In the most stunning example, 12 political prisoners went on hunger strike in 2011 after fellow prisoner Hoda Saber died after prison guards beat him while he was hunger striking against the tragic death of another activist outside the prison, Haleh Sahabi.

This collective action led to a burst of solidarity among Iranian dissidents inside Iran and among those in exile.

Prisoners also engaged in radical political positions in a country where political activists fear hosting meetings in their homes. In one of the boldest examples, political prisoner Abulfazl Ghadiani publicly accused Iran’s Leader Ali Khamenei of despotism and compared him to Iran’s pre-revolutionary autocratic monarchs.

In other open letters, prisoners reflected on Iran’s political landscape and offered strategic analyses of Iranian politics and proposed courses of action.

In discussions about boycotting or participating in the recent presidential election, Zia Nabavi, an exiled student sentenced to 10 years in prison, argued that Iran’s civil society needs active citizenry who won’t be easily discouraged by destructive authoritarian actions and will act with hope and rationality.

He endorsed Hassan Rouhani in that letter and encouraged all democracy supporters to actively participate in the election. As with other letters by political prisoners, that letter became part of the pragmatic wave that resulted in Rouhani’s electoral victory.

During his campaign, Rouhani suggested his election could result in the releasing of political prisoners. That was one of the major demands that Rouhani’s supporters made during his electoral campaign and in celebrations of his victory. This will be one of the major tasks of the new president’s first term.

All these factors have provided political prisoners with a unique place in Iran’s political landscape. They are, after all, the people who have paid the highest price in fighting for freedom and equality for the Iranian people. A year before the election, Hamid Reza Jalaeipour, a prominent reformist sociologist, stated that political prisoners are even more important than reformist organisations.

For all these reasons, the prisoners’ recent letter to President Obama contains significant ramifications for politicians in Washington as well as in Tehran.

The message to Washington is clear. Regardless of whether the goal of sanctions or calls for military action is to empower the Iranian people, an element of the most legitimate and suffering voices of Iran’s democracy movement is stating that sanctions have been disempowering and should end.

Iran’s political prisoners are also teaching all of us an important lesson: one should not sacrifice the people’s wellbeing and interests for personal revenge. These prisoners had many reasons to ask for more sanctions on a government that has illegally imprisoned them for unjustifiable reasons, deprived them of their most basic rights and tortured them and their families.

But they prioritised the Iranian peoples’ interests and asked both Iran and the U.S. to engage in constructive diplomacy rather than blind hostility.

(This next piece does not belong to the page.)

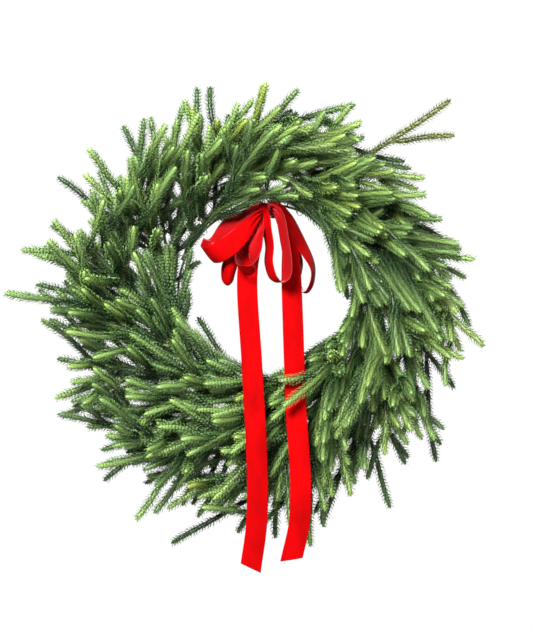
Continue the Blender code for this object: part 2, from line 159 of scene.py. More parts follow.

Let us hope that Iran’s leaders, especially Ayatollah Ali Khamenei, learn this lesson and facilitate the release of these prisoners while starting a new era in Iran’s foreign policy.

Mohammad Ali Kadivar

Mohammad Ali Kadivar is a sociology PhD candidate and teaching fellow at the University of North Carolina at Chapel Hill. He studies global democratisation and popular mobilisation and writes about Iranian politics in Farsi and English.